A partire dal 1974, sono stato testimone dell'immenso sforzo messo in campo da Arafat per far accettare al suo popolo il suo nuovo approccio. Passo dopo passo, esso fu adottato al Consiglio nazionale palestinese, il parlamento in esilio, dapprima con una risoluzione che stabiliva di istituire una autorità palestinese «in ogni parte della Palestina liberata da Israele», e, nel 1988, con la decisione di istituire uno stato palestinese vicino a Israele.

La tragedia di Arafat (e nostra) è stata che ogni qual volta si avvicinava a una soluzione di pace, i governi israeliani si tiravano indietro. I termini minimi di Arafat erano chiari e sono rimasti immodificati dal 1974 in poi: uno stato palestinese in Cisgiordania e nella Striscia di Gaza; la sovranità palestinese su Gerusalemme Est (compreso il Monte del Tempio ma escluso il Muro Occidentale e il quartiere ebraico); il ripristino del confine anteriore al 1967 con la possibilità di scambi limitati ed equivalenti di territorio; l'evacuazione di tutti gli insediamenti israeliani nel territorio palestinese e la soluzione del problema dei profughi d'accordo con Israele. Per i palestinesi questo è assolutamente il minimo, non possono fare rinunce ancora maggiori.

Il partner Yitzhak Rabin

Forse Yitzhak Rabin si avvicinò a questa soluzione verso la fine della sua vita, quando dichiarò in tv «Arafat è il mio partner». Tutti i suoi successori l'hanno rifiutata. Essi non sono stati disposti a rinunciare agli insediamenti ma, al contrario, li hanno allargati incessantemente. Hanno resistito a ogni tentativo di fissare un confine definitivo, poiché il loro tipo di sionismo richiede un'espansione perpetua.

Perciò essi vedevano in Arafat un pericoloso nemico e hanno cercato di distruggerlo con tutti i mezzi, ivi compresa una campagna di demonizzazione senza precedenti. Così Golda Meir («non esiste un popolo palestinese»). Così Menachem Begin («un animale con due zampe, l'uomo con i peli in faccia, l'Hitler palestinese», così Binyamin Netanyahu, così Ehud Barak («gli ho strappato la maschera dalla faccia»), così Ariel Sharon, che tentò di ucciderlo a Beirut e da allora ci ha sempre riprovato.

Nell'ultimo mezzo secolo, nessun combattente per la libertà si è trovato di fronte degli ostacoli così immensi come i suoi.
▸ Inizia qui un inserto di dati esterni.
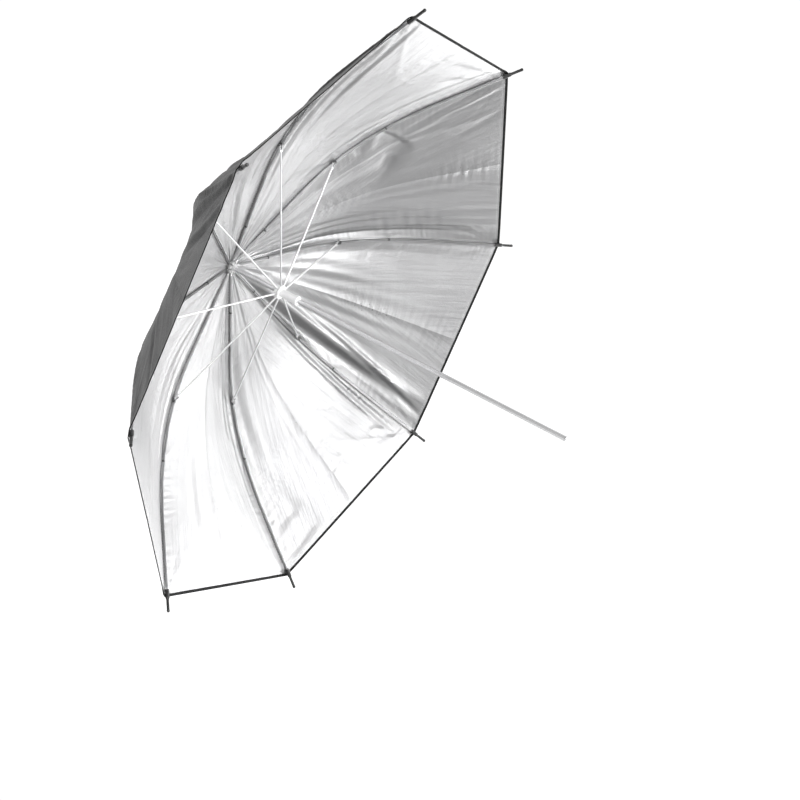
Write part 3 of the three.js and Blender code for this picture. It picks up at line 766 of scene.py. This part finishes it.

Egli non ha dovuto confrontarsi con un odioso potere coloniale o una invisa minoranza razzista, ma con uno stato nato dopo l'Olocausto e sostenuto dalla simpatia e dai sensi di colpa del mondo. Da tutti i punti di vista militari, economici e tecnologici, la società israeliana è molto più forte di quella palestinese. Quando gli è stato chiesto di istituire l'Autorità palestinese, Arafat non ha preso il comando di uno stato esistente e funzionante, come Nelson Mandela o Fidel Castro, ma di pezzi di terra scollegati e impoveriti, le cui infrastrutture erano state distrutte da decenni di occupazione. Egli non ha preso il comando su una popolazione che vivesse sulla sua terra, ma su un popolo composto per una metà dai profughi dispersi in molti paesi e per l'altra metà da una società fratturata lungo direttrici politiche, economiche e religiose. Tutto questo, mentre la battaglia per la liberazione va avanti.

Avere tenuto insieme questo pacchetto e averlo guidato verso la sua destinazione in queste condizioni, passo dopo passo, è il risultato storico di Yasser Arafat.

«Lui è andato avanti»

I grandi uomini hanno grandi colpe. Una colpa di Arafat è la sua inclinazione a prendere da solo tutte le decisioni, specialmente da quando tutti i suoi collaboratori più stretti sono stati uccisi. Come ha detto uno dei suoi critici più severi: «Non è colpa sua. Siamo noi da biasimare. Per decenni è stata nostra abitudine scappare da tutte le decisioni difficili, che richiedevano coraggio e audacia. Dicevamo sempre: facciamo decidere Arafat!». E lui decideva. Come un vero leader, è andato avanti e il suo popolo lo ha seguito. Così ha affrontato i leader arabi, così ha iniziato la lotta armata, così ha teso la mano a Israele. Per il suo coraggio si è guadagnato la fiducia, l'ammirazione e l'amore del suo popolo, al di là delle critiche.

Se Arafat dovesse morire, Israele perderà un grande nemico, che sarebbe potuto diventare un grande partner e alleato. Con il passare degli anni, la sua statura crescerà sempre di più nella memoria storica. Per quanto mi riguarda: lo rispettavo come patriota palestinese, lo ammiravo per il suo coraggio, capivo le costrizioni con cui lavorava, vedevo in lui il partner per costruire un nuovo futuro per i nostri due popoli. Ero suo amico.

Come dice Amleto di suo padre: «Egli era un uomo, preso tutto insieme, di cui non vedrò un'altra volta l'uguale».